BSE-listed Maximus International, one of the largest producers and distributors of lubricants, plans to set-up a modern manufacturing plant in Africa to expand its capacity to 60,000 kilolitres per annum from 20,000-kilolitres per annum.
The plant is part of ₹25 crore the company has drawn to expand East African operations over the next 2-3-years, targeting to expand its topline by 20% CAGR.
MIL, which has a strong presence in Africa and West Asia, operates in Kenya and other African markets through its step-down subsidiary, Quantum Lubricants EA (QLL).
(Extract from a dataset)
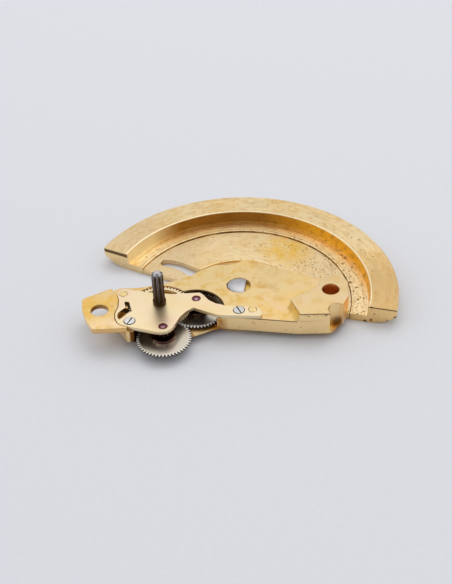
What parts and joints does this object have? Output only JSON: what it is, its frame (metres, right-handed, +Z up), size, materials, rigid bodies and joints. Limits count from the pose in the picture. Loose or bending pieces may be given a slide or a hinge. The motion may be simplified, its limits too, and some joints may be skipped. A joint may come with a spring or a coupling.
{
  "type": "automatic watch rotor with winding train",
  "caption": "Half-disc winding rotor on a ball bearing under a gilt frame that carries two meshed reversing wheels, a driving wheel, a train bridge and a tall pinion.",
  "frame": {"origin": "on the rotor axis, in the plane of the rotor's flat resting face", "axes": "+Z up from the resting face towards the tall pinion, +X from the screw ear on the left towards the screw foot on the right, +Y towards the rotor's rim"},
  "size_m": [0.0257, 0.0203, 0.0053],
  "materials": {
    "gilt_frame": "matte gold plating",
    "gilt_bridge": "fine grained pale gold plating",
    "gilt_rotor": "circular brushed gold plating",
    "polished_steel": "polished",
    "wheel_steel": "circular grained",
    "dark_steel": "hardened and tempered dark",
    "ruby": "polished synthetic ruby"
  },
  "bodies": {
    "frame": {"auto_frame": "gilt_frame", "train_bridge": "gilt_bridge", "bridge_screw_left": "polished_steel", "bridge_screw_right": "polished_steel", "steady_pin_left": "gilt_bridge", "steady_pin_right": "gilt_bridge", "rotor_axle": "polished_steel", "bearing_spacer": "wheel_steel", "bearing_inner_race": "wheel_steel", "bearing_screw": "polished_steel", "driving_jewel": "ruby", "jewel_a_upper": "ruby", "jewel_a_lower": "ruby", "jewel_b_upper": "ruby", "jewel_b_lower": "ruby"},
    "rotor": {"rotor_rim": "gilt_rotor", "rotor_plate": "gilt_rotor", "rotor_hub": "gilt_rotor", "rotor_gear": "gilt_bridge", "bearing_outer_race": "wheel_steel"},
    "ball_cage": {"bearing_cage": "gilt_bridge", "bearing_ball_1": "polished_steel", "bearing_ball_2": "polished_steel", "bearing_ball_3": "polished_steel", "bearing_ball_4": "polished_steel", "bearing_ball_5": "polished_steel"},
    "reverser_a": {"reverser_a_wheel": "wheel_steel", "reverser_a_click_1": "wheel_steel", "reverser_a_click_2": "wheel_steel", "reverser_a_ring": "wheel_steel", "reverser_a_cover": "dark_steel", "reverser_a_arbor": "wheel_steel"},
    "reverser_b_disc": {"reverser_b_wheel": "wheel_steel", "reverser_b_click_1": "wheel_steel", "reverser_b_click_2": "wheel_steel", "reverser_b_ring": "wheel_steel", "reverser_b_cover": "dark_steel"},
    "reverser_b_arbor": {"reverser_b_arbor": "wheel_steel"},
    "drive": {"driving_wheel": "gilt_bridge", "driving_pinion": "dark_steel"}
  },
  "joints": [
    {"name": "rotor_spin", "type": "hinge", "parent": "frame", "child": "rotor", "pos_m": [0, 0, 0.00044], "axis": [0, 0, 1], "continuous": true},
    {"name": "cage_spin", "type": "hinge", "parent": "frame", "child": "ball_cage", "pos_m": [0, 0, 0.00044], "axis": [0, 0, 1], "continuous": true},
    {"name": "reverser_a_spin", "type": "hinge", "parent": "frame", "child": "reverser_a", "pos_m": [-0.00349, -0.00187, 0.00089], "axis": [0, 0, 1], "continuous": true},
    {"name": "reverser_b_disc_spin", "type": "hinge", "parent": "frame", "child": "reverser_b_disc", "pos_m": [-0.00612, -0.00512, 0.00089], "axis": [0, 0, 1], "continuous": true},
    {"name": "reverser_b_arbor_spin", "type": "hinge", "parent": "frame", "child": "reverser_b_arbor", "pos_m": [-0.00612, -0.00512, 0.00105], "axis": [0, 0, 1], "continuous": true},
    {"name": "driving_spin", "type": "hinge", "parent": "frame", "child": "drive", "pos_m": [-0.00642, -0.00219, 0.00155], "axis": [0, 0, 1], "continuous": true}
  ],
  "couplings": [
    {"joint": "cage_spin", "follows": "rotor_spin", "ratio": 0.57287},
    {"joint": "reverser_a_spin", "follows": "rotor_spin", "ratio": -0.89583},
    {"joint": "reverser_b_disc_spin", "follows": "rotor_spin", "ratio": 0.89583},
    {"joint": "reverser_b_arbor_spin", "follows": "rotor_spin", "ratio": -0.89583},
    {"joint": "driving_spin", "follows": "rotor_spin", "ratio": 0.19907}
  ]
}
Deepak Raval, Managing Director, MIL said by tripling the manufacturing capacity, the company will be placed to exploit the market potential in focus markets.
QLL had set-up its 1st lube oil blending plant of 20,000 kl pa in Africa in 2014 and expanded business at 15% CAGR in last 7 years.
Plans to Expand
Sensing an immense potential in the African market, the company plans to further expand its footprint in East Africa. The expansion would be undertaken through the green-field route and its facilities commissioned within the next 2-3 years.
The company aims to expand and strengthen its lubricants business in Rwanda, Uganda, and Tanzania either through a new subsidiary or an existing distributor partner.
Milind Joshi, MIL’s Chief Financial Officer said the company has identified Congo, South Sudan, Malawi, and Zambia as high-potential markets.
While the focus is on East and South Africa, MIL is also drawing up plans to enter the West African markets of Nigeria and Ghana in the near future with plans to set up manufacturing units, he said.
For the industrial segment, MIL manufactures metal working fluids, textile machinery oils, extreme pressure grease, and gear oils, while for the speciality segment, it manufactures refrigeration compressor oils, speciality hydraulic fluids, and printing ink oils. For the automotive segment, MIL’s products include engine oils, gear oils, and Automotive Transmission Fluid.